The union of the Scots with the Parliament was an alarming blow to the Royalists. If they had found it difficult to cope with Parliament alone, how were they to withstand them and the Scots? To strengthen himself against this formidable coalition, Charles turned his attention to Ireland. There the army had actually grown to fifty thousand men. As the restorers of the English influence, these were to be paid out of the estates of the revolted Irish, and numbers of both English and Scots had flocked over. A large body of Scots had landed under the command of General Monro, eager to avenge the massacre of their Presbyterian brothers in Ulster. The natives had been driven back, and the invaders were busy parcelling out the evacuated lands. Two million and a half of acres had been promised by the English Parliament as the reward of the victors.

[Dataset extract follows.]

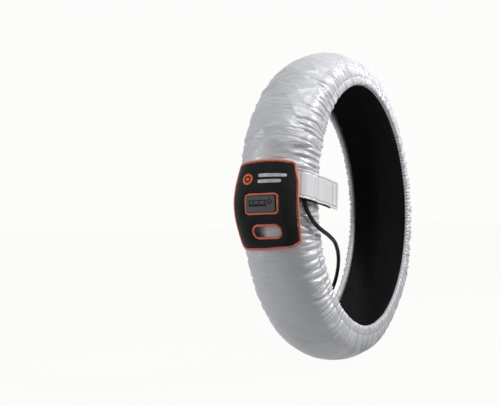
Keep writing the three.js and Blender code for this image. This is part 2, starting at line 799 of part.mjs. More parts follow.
function makeLamp([x, y]) {
  const base = boardBack + boardThickness + clearance;
  const top = facePlane - 0.6;
  const profile = [
    [0, base],
    [lampRadius, base],
    [lampRadius, top - 0.5],
    [lampRadius * 0.7, top],
    [0, top],
  ].map(([radius, height]) => new THREE.Vector2(radius, height));
  const lamp = new THREE.LatheGeometry(profile, 8);
  lamp.rotateX(Math.PI / 2);
  return lamp.translate(x, y, 0);
}

function makeScrew([x, y]) {
  const head = controllerBack - clearance;
  const profile = [
    [0, head],
    [screwRadius + 0.8, head],
    [screwRadius + 0.8, controllerBack - 0.05],
    [screwRadius, controllerBack - 0.05],
    [screwRadius, facePlane - 2.6],
    [0, facePlane - 2.6],
  ].map(([radius, height]) => new THREE.Vector2(radius, height));
  const screw = new THREE.LatheGeometry(profile, 6);
  screw.rotateX(Math.PI / 2);
  return screw.translate(x, y, 0);
}

addMesh(controller, 'controller_front_shell', makeFrontShell(), 'grey');
addMesh(controller, 'controller_back_shell', makeBackShell(), 'grey');
addMesh(controller, 'circuit_board', makeBoard(), 'green');
addMesh(controller, 'push_button', makeButton(), 'grey');
addMesh(controller, 'indicator_lens', makeLens(), 'dark');
lampPlaces.forEach((place, k) => addMesh(controller, `indicator_lamp_${k + 1}`, makeLamp(place), 'dark'));
screwPlaces.forEach((place, k) => addMesh(controller, `shell_screw_${k + 1}`, makeScrew(place), 'steel'));

// The wire grommet between the pocket and the cover, below the strap
function makeGrommet() {
  const crown = crownRadius + clearance;
  const grommet = new THREE.CylinderGeometry(4, 5, pocketBack - clearance - crown, 12);
  grommet.rotateX(Math.PI / 2);
  return grommet.translate(-20, -8, (pocketBack - clearance + crown) / 2);
}

addMesh(controller, 'wire_grommet', makeGrommet(), 'rubber');

// The power cable: out of the boot, past the near hem, through the ring, over the far hem
// and down to the level that the tread stands on
const floorLevel = -crownRadius;
const layLevel = floorLevel + cableRadius;
const bootMouth = new THREE.Vector3(bootPlace.x, bootPlace.y, bootEnd + clearance)
  .applyMatrix4(closure.matrix);
const coilCentre = [142, 52];
const coilEntry = [coilCentre[0], coilCentre[1] + coilMidRadius + cableRadius];
const coilMeet = 25.4;
const cableRoute = [
  [bootMouth.x, bootMouth.y, bootMouth.z],
  [-284.2, -65.3, 15],
  [-284.8, -65.5, 9.5],
  [-284, -66.8, -2],
  [-280.5, -69.4, -14],
  [-273.5, -72.8, -26],
  [-263, -76.8, -37],
  [-247, -80, -46],
  [-227, -80.5, -53],
  [-202, -76.5, -60],
  [-172, -69, -67],
  [-140, -59, -77],
  [-108, -48, -91],
  [-82, -37, -109],
  [-62, -25, -131],
  [-46, -11, -154],
  [-33, 6, -177],
  [-21, 25, -199],
  [-10, 43, -216.5],
  [1, 60, -229],
  [10, 75, -240],
  [18, 84, -255],
  [26, 87.5, -272],
  [37, 89, -289],
  [54, 92, -301.5],
  [74, coilEntry[1] - 0.6, layLevel + 0.4],
  [94, coilEntry[1], layLevel],
  [coilCentre[0] - coilMeet, coilEntry[1], layLevel],
].map(([x, y, z]) => new THREE.Vector3(x, y, z));

function tube(points, steps, sides) {
  const round = new THREE.Shape(Array.from({ length: sides }, (_, k) => {
    const turn = (2 * Math.PI * (k + 0.5)) / sides;
    return new THREE.Vector2(cableRadius * Math.cos(turn), cableRadius * Math.sin(turn));
  }));
  const path = new THREE.CatmullRomCurve3(points, false, 'centripetal');
  return new THREE.ExtrudeGeometry(round, { steps, extrudePath: path, bevelEnabled: false });
}

addMesh(model, 'power_cable', tube(cableRoute, 42, 8), 'rubber');

// The rest of the cable's length is wound in a coil of two layers of two turns, under the tread
const coilInner = coilMidRadius - coilTurns * cableRadius - 0.1;
const coilOuter = coilMidRadius + coilTurns * cableRadius + 0.1;
const coilTop = floorLevel + 2 * coilLayers * cableRadius;
const coilSides = 20;
const tieThickness = 1;
const tieWidth = 9;
const tieSag = (tieWidth / 2) * Math.tan(Math.PI / coilSides);

// The tie is a flat loop round the turns, and its lowest run lies under them
function tieShape(grow) {
  return roundedShape(
    coilInner - tieSag - clearance - grow, coilOuter + clearance + grow,
    floorLevel + tieThickness - grow, coilTop + clearance + grow, 1 + grow, 2 + grow,
  );
}

function acrossCoil(shape, width) {
  const band = new THREE.ExtrudeGeometry(shape, { depth: width, bevelEnabled: false, curveSegments: 2 });
  band.rotateX(Math.PI / 2);
  return band.translate(coilCentre[0], coilCentre[1] + width / 2, 0);
}

function makeTie() {
  const outline = tieShape(tieThickness);
  outline.holes.push(tieShape(0));
  return acrossCoil(outline, tieWidth);
}

function makeCoil() {
  const soft = 2.5;
  const profile = [
    [coilInner, floorLevel + soft],
    [coilInner + soft, floorLevel],
    [coilOuter - soft, floorLevel],
    [coilOuter, floorLevel + soft],
    [coilOuter, coilTop - soft],
    [coilOuter - soft, coilTop],
    [coilInner + soft, coilTop],
    [coilInner, coilTop - soft],
    [coilInner, floorLevel + soft],
  ].map(([radius, height]) => new THREE.Vector2(radius, height));
  const coil = new THREE.LatheGeometry(profile, coilSides);
  coil.rotateX(Math.PI / 2);
  coil.translate(coilCentre[0], coilCentre[1], 0);
  const notch = roundedShape(
    coilInner - 5, coilOuter + 5, floorLevel - 1, floorLevel + tieThickness + clearance, 0.2, 0.2,
  );
  return cut(coil, [acrossCoil(notch, tieWidth + 2 * clearance)]);
}

addMesh(model, 'cable_coil', makeCoil(), 'rubber');
addMesh(model, 'coil_tie', makeTie(), 'black');

// The tail leaves the coil's upper layer and ends in the plug, which lies on the floor
const tailY = coilEntry[1];
const tailLevel = coilTop - cableRadius;
const tailStart = coilCentre[0] + coilMeet;
const plugLevel = floorLevel + plugThickness / 2;
const plugStart = 204;
const tailRoute = [
  [tailStart, tailY, tailLevel],
  [tailStart + 10, tailY, tailLevel - 0.5],
  [plugStart - 10, tailY, plugLevel],
  [plugStart - clearance, tailY, plugLevel],
].map(([x, y, z]) => new THREE.Vector3(x, y, z));
addMesh(model, 'power_cable_tail', tube(tailRoute, 5, 8), 'rubber');

// A flat two-pin plug, which narrows towards the cable
const plug = new THREE.Group();
plug.position.set(plugStart, tailY, plugLevel);
plug.rotation.z = -Math.PI / 2;
model.add(plug);

function makePlugBody() {
  const half = plugWidth / 2;
  const outline = new THREE.Shape();
  outline.moveTo(-cableRadius - 1.5, 0);
  outline.lineTo(cableRadius + 1.5, 0);
  outline.lineTo(cableRadius + 1.8, plugLength * 0.3);
  outline.quadraticCurveTo(half, plugLength * 0.45, half, plugLength * 0.75);
  outline.lineTo(half, plugLength);
  outline.lineTo(-half, plugLength);
  outline.lineTo(-half, plugLength * 0.75);
  outline.quadraticCurveTo(-half, plugLength * 0.45, -cableRadius - 1.8, plugLength * 0.3);
  const bevel = 2;
  const body = new THREE.ExtrudeGeometry(outline, {
    depth: plugThickness - 2 * bevel,
    bevelThickness: bevel,
    bevelSize: bevel,
    bevelOffset: -bevel,
    bevelSegments: 1,
    curveSegments: 4,
  });
  return body.translate(0, 0, bevel - plugThickness / 2);
}

function makePin(side) {
  const tip = 1;
  const profile = [
    [0, 0],
    [pinRadius, 0],
    [pinRadius, pinLength - tip],
    [pinRadius - tip, pinLength],
    [0, pinLength],
  ].map(([radius, height]) => new THREE.Vector2(radius, height));
  const pin = new THREE.LatheGeometry(profile, 10);
  return pin.translate((side * pinSpacing) / 2, plugLength + clearance, 0);
}

addMesh(plug, 'plug_body', makePlugBody(), 'rubber');
addMesh(plug, 'plug_pin_1', makePin(-1), 'steel');
addMesh(plug, 'plug_pin_2', makePin(1), 'steel');

export default model;
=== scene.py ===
# A motorcycle tire warmer, closed and upright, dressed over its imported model.
import math

import bmesh
import bpy
import numpy as np
from mathutils import Matrix, Vector
from mathutils.geometry import delaunay_2d_cdt


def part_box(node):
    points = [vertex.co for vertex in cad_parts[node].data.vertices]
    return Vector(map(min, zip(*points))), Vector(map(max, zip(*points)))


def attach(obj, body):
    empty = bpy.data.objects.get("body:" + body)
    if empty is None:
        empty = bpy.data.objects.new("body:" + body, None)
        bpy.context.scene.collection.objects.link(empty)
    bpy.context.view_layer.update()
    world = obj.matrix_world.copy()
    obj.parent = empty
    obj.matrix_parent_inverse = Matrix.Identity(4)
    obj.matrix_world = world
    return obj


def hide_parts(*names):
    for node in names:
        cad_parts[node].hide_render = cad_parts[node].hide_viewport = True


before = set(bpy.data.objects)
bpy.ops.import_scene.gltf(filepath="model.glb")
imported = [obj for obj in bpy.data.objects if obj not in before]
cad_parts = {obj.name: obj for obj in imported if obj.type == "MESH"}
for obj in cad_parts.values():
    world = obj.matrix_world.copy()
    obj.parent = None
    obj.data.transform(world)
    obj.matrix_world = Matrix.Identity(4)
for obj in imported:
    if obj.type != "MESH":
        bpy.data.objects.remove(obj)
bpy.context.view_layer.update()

body = "root"

# Sizes, in metres
CROWN, HEM, HALF, SHOULDER, FLAT = 0.310, 0.243, 0.070, 0.290, 0.038
COVER = 0.0015
GAP = 0.0003
JOIN = math.radians(7.3)
SLIT = 0.0003 / CROWN
FLOOR = -CROWN
CABLE = 0.00375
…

To resist the tempest which threatened to exterminate them, the Irish Catholics formed themselves into a confederation, and created a kind of Parliament at Kilkenny. They imitated in everything the measures by which the Scots had succeeded in enfranchising their religion. They professed the most profound loyalty to the sovereign, and asserted that they were in arms only for the protection of their religion and their lives. They established a synod which assumed the same religious authority as the Scottish Assembly, and ordered a covenant to be taken, by which every one bound himself to maintain the Catholic faith and the rights of the sovereign and the subject. They appointed generals in each province, and all necessary officers for the command of their force. Charles, who suspected the allegiance of the Earl of Warwick, had contrived to remove him, and appointed the Marquis of Ormond in his place. To him the confederate Catholics transmitted their petition, avowing the most unshaken loyalty, declaring that they had only taken up arms to defend their lives and properties from men who were equally the enemies of the king and their own,—from the same puritanic people, so they said, who were seeking to deprive the king of his crown. These petitions, forwarded to Charles, suggested to him the idea of deriving use from these forces. As they prayed him to assemble a new Parliament in Ireland, to grant them the freedom of their religion and the rights of subjects, he instructed Ormond to come to terms with them, so that in their pacification they might be able to spare a considerable body of troops for his assistance in England. This was effected in September, 1643, and the confederates contributed directly thirty thousand pounds for the support of the royal army, fifteen thousand pounds in money, and fifteen thousand pounds in pensions.